Restate word for word the lines that begin the listing and end with the line holding "return np.array([[1, -1], [1, 1], [-1, 1], [-1, -1]])".

------------------------------------------------------------------------

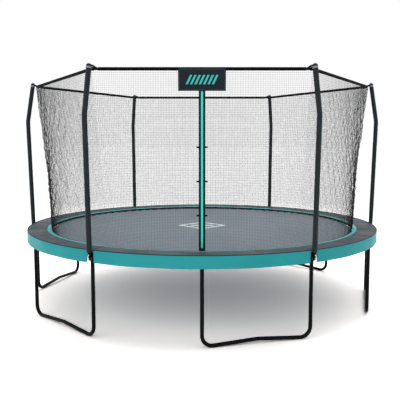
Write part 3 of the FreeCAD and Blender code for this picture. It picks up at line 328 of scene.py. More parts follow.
def circle(radius: float, count: int) -> Array:
    """Outline of a circle as rows of a, b."""
    return radius * direction(even_angles(count))


def hoop(first: Array, second: Array, count: int) -> Array:
    """Unit vectors set evenly round the circle that two square unit vectors span."""
    return circle(1.0, count) @ np.stack([first, second])


def rectangle(width: float, height: float) -> Array:
    """Outline of a rectangle round the middle, as rows of a, b."""
    return np.array([[1, -1], [1, 1], [-1, 1], [-1, -1]]) * (width / 2, height / 2)


def rounded(corners: Array, radii: dict[int, float], steps: int) -> Array:
    """A flat line with some of its corners rounded: each arc is tangent to both of its lines.

    Args:
        corners: Rows of a, b.
        radii: Bend radius by corner number.
        steps: Points to each arc, less one.

    Returns:
        The rounded line as rows of a, b.
    """
    line, count = [], len(corners)
    for index, corner in enumerate(corners):
        if index not in radii:
            line.append(corner[None])
            continue
        back = unit(corners[index - 1] - corner)
        ahead = unit(corners[(index + 1) % count] - corner)
        half = math.acos(float(np.clip(back @ ahead, -1, 1))) / 2
        centre = corner + unit(back + ahead) * radii[index] / math.sin(half)
        start = corner + back * radii[index] / math.tan(half) - centre
        swing = math.copysign(math.pi - 2 * half, back[1] * ahead[0] - back[0] * ahead[1])
        turn = direction(np.linspace(0, swing, steps + 1))
        # Each point of the arc is its start turned about its centre
        line.append(centre + turn @ [start, [-start[1], start[0]]])
    return np.vstack(line)


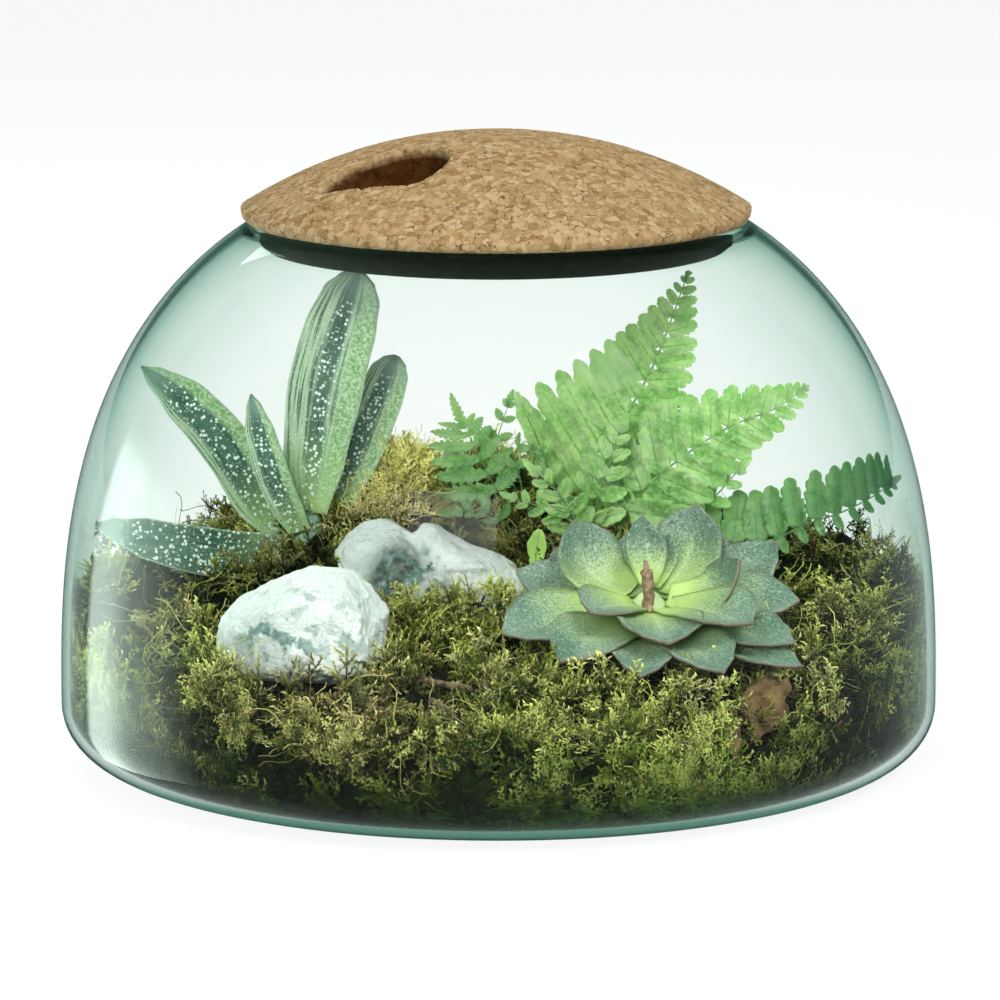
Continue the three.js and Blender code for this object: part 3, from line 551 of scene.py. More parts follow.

------------------------------------------------------------------------

• Answer
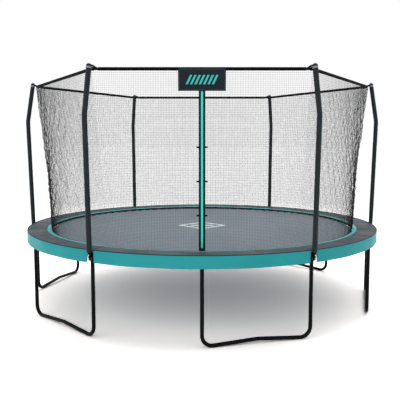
Write part 3 of the FreeCAD and Blender code for this picture. It picks up at line 328 of scene.py. More parts follow.
def circle(radius: float, count: int) -> Array:
    """Outline of a circle as rows of a, b."""
    return radius * direction(even_angles(count))


def hoop(first: Array, second: Array, count: int) -> Array:
    """Unit vectors set evenly round the circle that two square unit vectors span."""
    return circle(1.0, count) @ np.stack([first, second])


def rectangle(width: float, height: float) -> Array:
    """Outline of a rectangle round the middle, as rows of a, b."""
    return np.array([[1, -1], [1, 1], [-1, 1], [-1, -1]]) * (width / 2, height / 2)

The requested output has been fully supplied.